TO THE MAXIMUM EXTENT PERMITTED BY APPLICABLE LAW, NEITHER GOOGLE NOR ITS SUPPLIERS WILL BE LIABLE FOR ANY AMOUNTS UNDER THIS AGREEMENT IN EXCESS OF $25,000.

THESE LIMITATIONS OF LIABILITY WILL APPLY TO ANY DAMAGES, HOWEVER CAUSED AND REGARDLESS OF THE THEORY OF LIABILITY, EVEN IF GOOGLE HAS BEEN ADVISED OF THE POSSIBILITY OF SUCH DAMAGES, AND REGARDLESS OF WHETHER THE LIMITED REMEDIES AVAILABLE UNDER THIS AGREEMENT FAIL OF THEIR ESSENTIAL PURPOSE.

11.2 Indemnity

You will defend and indemnify Google and its affiliates, directors, officers, and employees against any third-party legal or regulatory proceeding to the extent arising from your breach of Section 2 (Software License), Section 3 (Restrictions), or Section 4 (Acceptable Use Policy).

12. Miscellaneous

This Agreement does not create any agency, partnership, or joint venture between the parties. Neither party may assign this Agreement without the written consent of the other party, except to an affiliate where: (a) the assignee has agreed in writing to be bound by the terms of this Agreement, (b) the assigning party has notified the other party of the assignment, and (c) if you are the assigning party, the assignee is established in the same country as you. Neither party will be treated as having waived any rights by not exercising (or delaying the exercise of) any rights under this Agreement. If any part of this Agreement is invalid, illegal, or unenforceable, the rest of this Agreement will remain in effect. All claims arising out of or relating to this Agreement or AOSS/AOSS Packages will be governed by California law, excluding that state’s conflict of laws rules, and will be litigated exclusively in the federal or state courts of Santa Clara County, California; the parties consent to personal jurisdiction in those courts. Except as specifically described otherwise in this Agreement, any amendment to this Agreement must be in writing, expressly state that it is amending this Agreement, and be signed by both parties. This Agreement states all terms agreed between the parties, and supersedes any prior or contemporaneous agreements between the parties relating to the subject matter of this Agreement. The following sections will survive expiration or termination of this Agreement: Section 2 (Software License); Section 3 (Restrictions); Section 5 (Intellectual Property); Section 9 (Confidential Information; Feedback); Section 10 (Disclaimer); Section 11 (Liability & Indemnification); Section 12 (Miscellaneous); and Section 13 (Regional Terms for Latin America).
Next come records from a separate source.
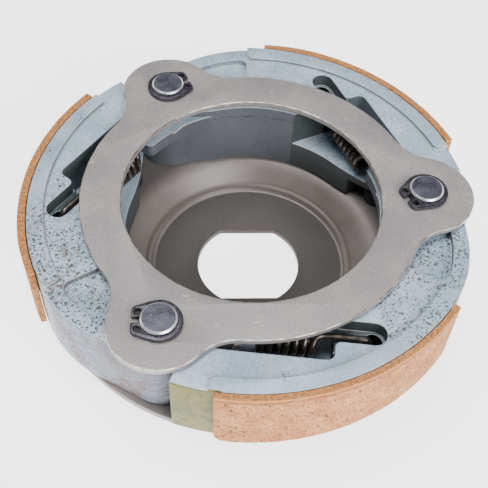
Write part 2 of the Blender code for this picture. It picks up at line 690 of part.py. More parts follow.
def curve_between(start, start_way, end, end_way):
    """Inner points of a smooth curve that leaves one point and reaches another along given ways."""
    handle = (end - start).length * LEAD_HANDLE_SHARE
    first = start + start_way.normalized() * handle
    second = end - end_way.normalized() * handle
    points = []
    for i in range(1, LEAD_STEPS):
        t = i / LEAD_STEPS
        u = 1 - t
        points.append(start * u ** 3 + first * 3 * u ** 2 * t + second * 3 * u * t ** 2 + end * t ** 3)
    return points


def spring_path():
    """Centre line: bent far end, close-wound coil, long near leg and its bent end."""
    coil = []
    turns_deg = COIL_TURNS * 360 - 2 * COIL_LEAD_DEG
    steps = math.ceil(turns_deg / 360 * WIRE_STEPS_PER_TURN)
    for i in range(steps + 1):
        turn = COIL_LEAD_DEG + turns_deg * i / steps
        angle = math.radians(90 + turn)
        along = COIL_START + COIL_LENGTH * turn / (COIL_TURNS * 360)
        across = COIL_MEAN_R * math.cos(angle)
        coil.append(spring_place(along, across, SPRING_Z + COIL_MEAN_R * math.sin(angle)))
    way = ALONG_SPRING.to_3d()
    far_end = bent_end(0, FAR_LEG_Z, -1)[::-1]
    near_end = bent_end(SPRING_LENGTH, NEAR_LEG_Z, 1)
    near_leg = spring_place(COIL_START + COIL_LENGTH + LEAD_LENGTH, 0, NEAR_LEG_Z)
    far_lead = curve_between(far_end[-1], way, coil[0], coil[1] - coil[0])
    near_lead = curve_between(coil[-1], coil[-1] - coil[-2], near_leg, way)
    return far_end + far_lead + coil + near_lead + [near_leg] + near_end


def spring_curve():
    path = spring_path()
    curve = bpy.data.curves.new("spring", "CURVE")
    curve.dimensions = "3D"
    curve.bevel_depth = WIRE_R
    curve.bevel_resolution = 1
    curve.use_fill_caps = True
    spline = curve.splines.new("POLY")
    spline.points.add(len(path) - 1)
    for point, place in zip(spline.points, path):
        point.co = (place.x - PIN_CIRCLE_R, place.y, place.z, 1.0)
    return curve


def stud_profile():
    rubber_low = FLANGE_TOP + SEAT_GAP
    head_high = SHELF_UNDERSIDE - SEAT_GAP
    head_low = head_high - STUD_HEAD_HEIGHT
    neck_r = STUD_R - SEAT_GAP
    tail_high = FLANGE_UNDERSIDE - SEAT_GAP
    tail_low = tail_high - STUD_HEAD_HEIGHT
    return [
        (0, tail_low),
        (STUD_HEAD_R, tail_low),
        (STUD_HEAD_R, tail_high),
        (neck_r, tail_high),
        (neck_r, rubber_low),
        (STUD_R, rubber_low),
        (STUD_R, head_low),
        (STUD_HEAD_R, head_low),
        (STUD_HEAD_R, head_high),
        (0, head_high),
    ]


def rubber_profile():
    low = FLANGE_TOP + SEAT_GAP
    high = SHELF_UNDERSIDE - 2 * SEAT_GAP - STUD_HEAD_HEIGHT
    inner_r = STUD_R + SEAT_GAP
    return [
        (inner_r, low),
        (RUBBER_R - RUBBER_EDGE, low),
        (RUBBER_R, low + RUBBER_EDGE),
        (RUBBER_R, high - RUBBER_EDGE),
        (RUBBER_R - RUBBER_EDGE, high),
        (inner_r, high),
    ]


def place_copy(name, data, material, location, turn_deg=0.0, parent=None):
    obj = add_object(name, data)
    if not data.materials:
        data.materials.append(material)
    obj.location = location
    obj.rotation_euler = (0, 0, math.radians(turn_deg))
    obj.parent = parent
    return obj


def turned_mesh(name, profile, steps):
    obj = turned(name, profile, steps)
    shade(obj)
    mesh = obj.data
    bpy.data.objects.remove(obj)
    return mesh


def main():
    for obj in list(bpy.data.objects):
        bpy.data.objects.remove(obj)

    plate_steel = make_material("plate_steel", (0.30, 0.28, 0.26), 0.45, 1.0)
    pressed_steel = make_material("pressed_steel", (0.20, 0.18, 0.16), 0.4, 1.0)
    blackened_steel = make_material("blackened_steel", (0.05, 0.05, 0.06), 0.35, 1.0)
    spring_steel = make_material("spring_steel", (0.12, 0.10, 0.08), 0.35, 1.0)
    cast_aluminium = make_material("cast_aluminium", (0.50, 0.56, 0.60), 0.5, 1.0)
    friction_lining = make_material("friction_lining", (0.62, 0.38, 0.24), 0.9, 0.0)
    rubber = make_material("damper_rubber", (0.02, 0.02, 0.02), 0.8, 0.0)

    build_drive_plate(pressed_steel)
    build_side_plate(plate_steel)

    pin_mesh = turned_mesh("pivot_pin", pin_profile(), PIN_STEPS)
    stud_mesh = turned_mesh("damper_stud", stud_profile(), STUD_STEPS)
    rubber_mesh = turned_mesh("damper_rubber", rubber_profile(), STUD_STEPS)
    clip_mesh = circlip_mesh()
    casting = shoe_mesh()
    casting.materials.clear()
    pad = lining_mesh()
    coil = spring_curve()

    for number in range(1, SHOE_COUNT + 1):
        turn = station_deg(number)
        pin_place = polar(PIN_CIRCLE_R, turn).to_3d()
        stud_place = stud_centre(number).to_3d()
        clip_place = pin_place + Vector((0, 0, CIRCLIP_Z))
        place_copy(f"pivot_pin_{number}", pin_mesh, blackened_steel, pin_place, turn)
        clip_turn = CIRCLIP_TURN_DEG[(number - 1) % len(CIRCLIP_TURN_DEG)]
        place_copy(f"circlip_{number}", clip_mesh, blackened_steel, clip_place, clip_turn)
        place_copy(f"damper_stud_{number}", stud_mesh, blackened_steel, stud_place, turn)
        place_copy(f"damper_rubber_{number}", rubber_mesh, rubber, stud_place, turn)
        pivot = add_object(f"shoe_pivot_{number}", None)
        pivot.location = pin_place
        pivot.rotation_euler = (0, 0, math.radians(turn))
        shoe = place_copy(f"shoe_{number}", casting, cast_aluminium, (0, 0, 0), 0, pivot)
        shade(shoe)
        place_copy(f"lining_{number}", pad, friction_lining, (0, 0, 0), 0, pivot)
        place_copy(f"spring_{number}", coil, spring_steel, (0, 0, 0), 0, pivot)


main()
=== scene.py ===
"""The dressed centrifugal clutch: finer meshes and procedural materials over its plain solids.

The clutch axis is Z and the underside of the dish floor is at Z = 0. Station 2 lies on +X, and the stations
are numbered clockwise, seen from above. A shoe, its lining and its spring are drawn in the shoe's own plan,
which has its pivot pin on +X, and are then turned to their station.
"""
import math

import bmesh
import bpy
from mathutils import Matrix, Vector, noise
from mathutils.geometry import convex_hull_2d

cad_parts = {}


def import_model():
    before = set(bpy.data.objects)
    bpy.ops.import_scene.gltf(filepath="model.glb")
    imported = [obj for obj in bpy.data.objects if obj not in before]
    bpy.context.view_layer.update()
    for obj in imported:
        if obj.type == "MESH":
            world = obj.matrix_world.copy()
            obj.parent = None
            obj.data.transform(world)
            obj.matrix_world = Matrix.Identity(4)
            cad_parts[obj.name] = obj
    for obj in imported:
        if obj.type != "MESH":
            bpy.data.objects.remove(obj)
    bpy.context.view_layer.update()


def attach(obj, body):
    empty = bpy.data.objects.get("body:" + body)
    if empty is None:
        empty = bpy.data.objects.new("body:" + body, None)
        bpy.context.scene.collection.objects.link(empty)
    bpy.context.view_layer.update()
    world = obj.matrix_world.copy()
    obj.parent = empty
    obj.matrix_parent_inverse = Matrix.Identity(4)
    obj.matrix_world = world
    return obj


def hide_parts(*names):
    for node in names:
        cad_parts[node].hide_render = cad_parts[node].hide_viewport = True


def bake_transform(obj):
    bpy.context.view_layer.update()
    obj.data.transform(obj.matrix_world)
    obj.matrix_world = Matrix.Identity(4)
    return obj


MM = 0.001
SHOE_COUNT = 3
STATIONS = range(1, SHOE_COUNT + 1)
STATION_PITCH = 360.0 / SHOE_COUNT
FIRST_STATION = 120.0

# Clearances
SEAT_GAP = 0.3 * MM
RUNNING_GAP = 0.4 * MM
HOOK_GAP = 0.35 * MM

# Drive plate
PIN_CIRCLE_R = 46.5 * MM
PLATE_THICKNESS = 2.2 * MM
DISH_DEPTH = 7.7 * MM
FLANGE_OUTSET = 11.1 * MM
DISH_MOUTH_INSET = 11.6 * MM
MOUTH_ROUND_R = 8.0 * MM
FLOOR_ROUND_R = 1.6 * MM
BEAD_R = 28.4 * MM
BEAD_WIDTH = 1.5 * MM
BEAD_RISE = 1.0 * MM
BEAD_CROWN = 0.2 * MM
BEAD_FILLET = 0.3 * MM
VALLEY_SHARE = 0.6
VALLEY_DEPTH = 0.4 * MM
VALLEY_FILLET = 1.6 * MM
UNDER_MOUTH_R = 5.8 * MM
HUB_HOLE_R = 14.7 * MM
HUB_FLAT_INSET = 2.3 * MM

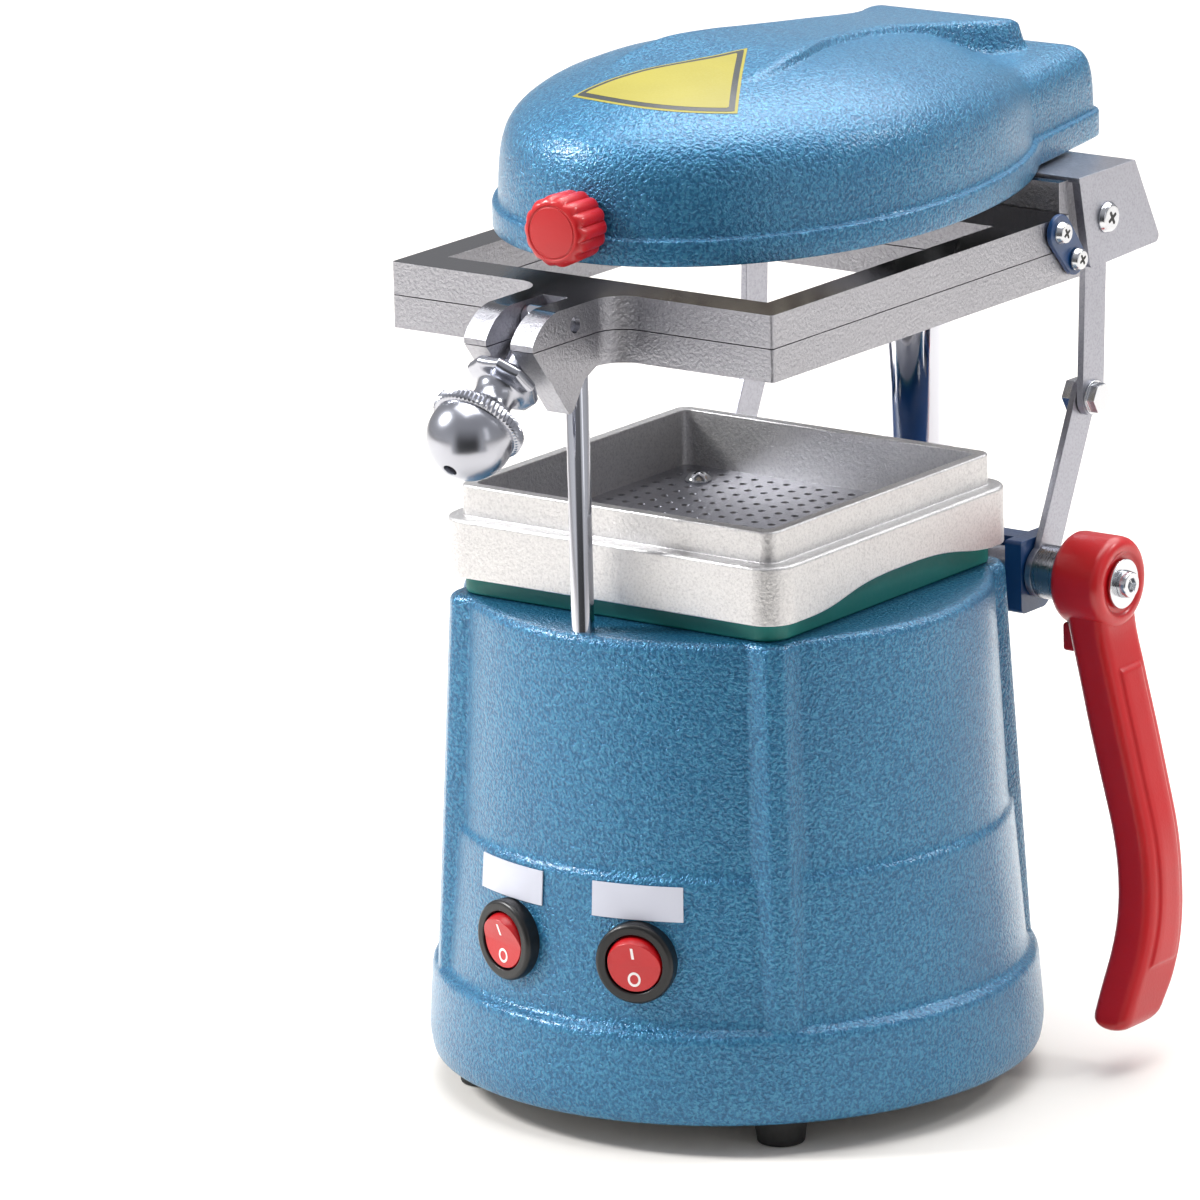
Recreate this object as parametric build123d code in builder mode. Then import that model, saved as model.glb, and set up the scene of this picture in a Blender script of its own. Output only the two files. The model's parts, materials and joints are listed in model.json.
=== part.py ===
from build123d import *
import math
import os

os.makedirs("parts", exist_ok=True)

# ---------------------------------------------------------------------------
# Driving dimensions (mm). The body axis stands at (CX, CY) in the row frame,
# so that the origin is the bottom centre of the whole machine.
# X is the machine's width, the front faces -Y, Z is up.
# ---------------------------------------------------------------------------
CX, CY = -7.4566, -5.2697

# round housing
foot_height = 9.4
body_top_z = 155.5
body_r_top = 80.8
panel_r_upper = 84.3
panel_r_lower_top = 86.0
panel_r_lower_bottom = 89.3
flange_r = 94.4
ledge_z = 84.0
flange_z = 38.5
body_wall = 3.0

# vacuum platform
band_half = 63.3
rim_half = 58.4
gasket_half = 59.2
band_bottom_z = 161.5
band_top_z = 179.6
rim_top_z = 189.3
tray_half = 54.6
plate_top_z = 171.7
plate_t = 1.5
plenum_floor_z = 168.2
duct_r = 17.0
hole_pitch = 6.1
hole_d = 2.6
plate_screw_at = 38.7

# sheet frames
frame_half_x = 70.0
frame_front_y = -72.3
frame_open_half = 58.9
lower_frame_z0 = 239.3
lower_frame_z1 = 249.3
upper_frame_z0 = 249.6
upper_frame_z1 = 259.6
lower_frame_rear_y = 90.0
upper_frame_rear_y = 84.5
fork_half = 12.6
slot_half = 4.5
slot_root_y = -84.0
frame_hinge = (84.4, 246.0)
frame_hinge_upper = (76.6, 255.6)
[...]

13. Regional Terms for Latin America

 If your address included in your contact information or provided to set up its service account or contact information, as applicable, is in Latin America, you agree that provisions related to governing law and venue in Section 12 (Miscellaneous) are replaced as follows:

Governing Law; Arbitration.

(a) Governing Law. THIS AGREEMENT IS GOVERNED BY THE LAWS OF THE STATE OF CALIFORNIA, USA, EXCLUDING CALIFORNIA'S CONFLICTS OF LAWS RULES.

(b) Arbitration.

(i) Definitions. "Dispute" means any contractual or non-contractual dispute regarding this Agreement, including its formation, validity, subject matter, interpretation, performance, or termination.

(ii) Settlement. The parties will try in good faith to settle any Dispute within 30 days after a party receives the first notice regarding the Dispute. If the parties are unable to resolve the Dispute within 30 days, either party may refer the Dispute to arbitration in accordance with subsection (iii) below (Arbitration).

(iii) Arbitration. The parties will refer all Disputes to final, binding arbitration under the American Arbitration Association’s International Centre for Dispute Resolution in accordance with its Expedited Commercial Rules. The arbitration will be conducted in English by one arbitrator, in Santa Clara County, California, USA, which will be the seat of arbitration.

(iv) Confidentiality. The arbitration is confidential information (including the arbitration’s existence and any oral or written information related to it). However, the parties may disclose to a competent court information necessary to execute any arbitral decision, but only if the confidentiality of those materials is maintained in those judicial proceedings.

(v) Non-Monetary Relief. The arbitrator may only issue its award based on law, not in equity.

(vi) Fees and Expenses. Each party will bear its own lawyers’ and experts’ fees and expenses, regardless of the arbitrator’s final decision regarding the Dispute.